Dans ce livre, à la fois essai et roman personnel, l’auteur raconte son parcours de transfuge de classe, c’est-à-dire son passage d’une enfance perturbé par son milieu prolétaire à Drummondville auprès de parents peu éduqués. Ils sont confrontés à un fils qui a une vie intellectuelle, qui a étudié en sociologie. Plusieurs familles du Québec ont vécu comme ça. J’en suis un bon exemple.
Édouard Louis
L’insurrection
Ce livre retrace une époque de petite noirceur (1). Un roman de vérité contre la pauvreté, la classe sociale, l’homophobie, la violence verbale. En lisant Rue Duplessis, on pense à Édouard Louis, son combat face à l’humiliation, la douleur ou tout simplement le droit à la différence. L’auteur lui rend hommage d’une certaine manière (2).
« À la honte s’est ajoutée la colère. Ça fait chier en crisse d’avoir l’impression qu’un enfant né d’un père analphabète et d’une mère peu scolarisée ne devrait pas – enfin si, mais au prix d’un déracinement culturel – devenir animateur d’une émission à réflexion sur les ondes de la radio publique. Ça crée un sentiment d’injustice et une envie violente de venger ses parents et leur milieu. » (p.81)
Écrire la violence
C’est un roman sociologique que je lis. Un roman qui parle du passé. Moi, mon adolescence se passait dans les années 70. Enfermer dans ma chambre à écouter de la musique rock et à lire de mauvais livres de science-fiction. À chacun sa petite révolution. L’auteur dit vrai :
« La misère du monde existe dans la bourgeoisie, c’est vrai, la violence physique, sociale et psychologique également. La sociologie m’a donné des outils pour constater que ça l’est toujours dans des proportions beaucoup plus faibles. Écrire cela est violent, je trouve, même si c’est vrai. Bref, j’ai envie de vous dire que vous méritiez de sortir de votre petite noirceur de la rue Duplessis. » (p.191 ).
Écrire la mémoire
L’auteur (et animateur de radio) réveille la mémoire de notre jeunesse.
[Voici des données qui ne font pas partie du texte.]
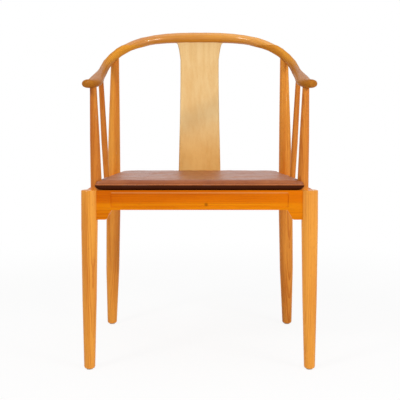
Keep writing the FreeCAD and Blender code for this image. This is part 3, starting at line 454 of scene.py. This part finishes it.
class CHAIR_OT_wood(bpy.types.Operator):
    """Give every wooden piece its grain and finish"""
    bl_idname = "chair.wood"
    bl_label = "Dress the wood"

    def execute(self, context):
        wood = context.scene.chair_wood
        line = bow_line()
        for side, sign in SIDES:
            leg = make_wood("leg_wood_" + side, "Z", wood.leg_light, wood.leg_dark,
                            pith=(sign * 0.19, -0.31, 0), seed=1.3 + sign, turn=POST_TURN)
            back = make_wood("back_leg_wood_" + side, "Z", wood.leg_light, wood.leg_dark,
                             pith=(sign * 0.30, 0.10, 0), seed=4.1 + sign)
            # The arms' turn is painted shade towards their ends.
            arm = make_wood("arm_wood_" + side, "X", wood.bow_light, wood.bow_dark,
                            pith=(0, 0.05, -0.06), seed=7.7 + sign, grain="grain",
                            turn=ARM_END_PAINTED_SHADE, polish=MATT)
            side_rail = make_wood("side_rail_wood_" + side, "Y", wood.rail_light,
                                  wood.rail_dark, pith=(sign * 0.16, 0, 0.33),
                                  seed=9.2 + sign, polish=MATT)
            dress(["front_leg_" + side, "side_spindle_" + side], leg)
            dress(["back_leg_" + side], back)
            follow_bow(dress(["arm_rail_" + side], arm, bend=True), line)
            dress(["side_seat_rail_" + side], side_rail)
            dress(["corner_brace_%s_%s" % (end, side) for end in ENDS], side_rail)
        crest = make_wood("crest_wood", "X", wood.bow_light, wood.bow_dark,
                          pith=(0, -0.04, -0.10), seed=2.9, grain="grain", polish=POLISHED)
        # The front rail's turn is painted shade along its top, under the cushion.
        front = make_wood("front_rail_wood", "X", wood.rail_light, wood.rail_dark,
                          pith=(0, -0.14, 0.33), seed=5.4, knot=KNOT, turn=FRONT_RAIL_PAINTED_SHADE,
                          line=FIELD_HIGHLIGHT, polish=MATT)
        back = make_wood("back_rail_wood", "X", wood.rail_light, wood.rail_dark,
                         pith=(0, 0.30, 0.34), seed=6.6)
        splat = make_wood("splat_wood", "Z", wood.splat_light, wood.splat_dark,
                          pith=(0.62, 0.10, 0), seed=3.7, turn=SPLAT_TURN)
        panel = make_wood("panel_wood", "X", wood.splat_light, wood.rail_light,
                          pith=(0, 0.1, 0.20), seed=8.8)
        follow_bow(dress(["crest_rail"], crest, bend=True), line)
        dress(["front_seat_rail"], front)
        dress(["back_seat_rail"], back)
        dress(["back_splat"], splat)
        dress(["seat_panel"], panel)
        return {"FINISHED"}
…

Cette mémoire qui nous tenaille, nous disloque et nous disperse dans le paysage. Promesses de poésie enfouies dans l’inconscient collectif. Le soleil est partout. À chacun sa destinée, malgré un père qui était alcoolique et une mère qui comprenait ma sensibilité. J’étais amoureux de la vie. Tout n’est pas parfait. Un trop-plein d’être. Moi et Jean-Philippe Pleau, même combat, même origine. L’Ego, l’identité, l’expérience orphique.
Ce livre est à lire et à relire. Après la petite noirceur, j’ai pensé « à la lumière de la conscience critique. » (3)
Bonne nouvelle, Rue Duplessis, ma petite noirceur de Jean-Philippe Pleau est au sommet des ventes (leslibraires.ca )
Note
- J’ai souvent parlé de la grande Noirceur à l’époque de Duplessis. Oui, la petite noirceur, c’est aussi l’ignorance d’une certaine génération.
- Édouard Louis, « En finir avec Eddy Bellegueule » (Points 2019 livre de poche ) La honte de vivre, l’incompréhension du jeune auteur face à son comportement et à ses choix. Prisonnier d’une classe sociale avec ses codes. Attention, c’est mon choix de livre. L’auteur mentionne Édouard Louis, Changer :méthode, Paris Seuil 2021.
- Je fais référence à une citation de Jacques Brault.
Jean-Philippe Pleau est sociologue. Il travaille à la radio de Radio-Canada depuis 2005 où il a coanimé l’émission « C’est fou »… avec Serge Bouchard de 2010 à 2021. Il anime depuis 2021, l’émission « Réfléchir à voix haute. »
Jean-Philippe Pleau, « Rue Duplessis », Lux Éditeur 2024.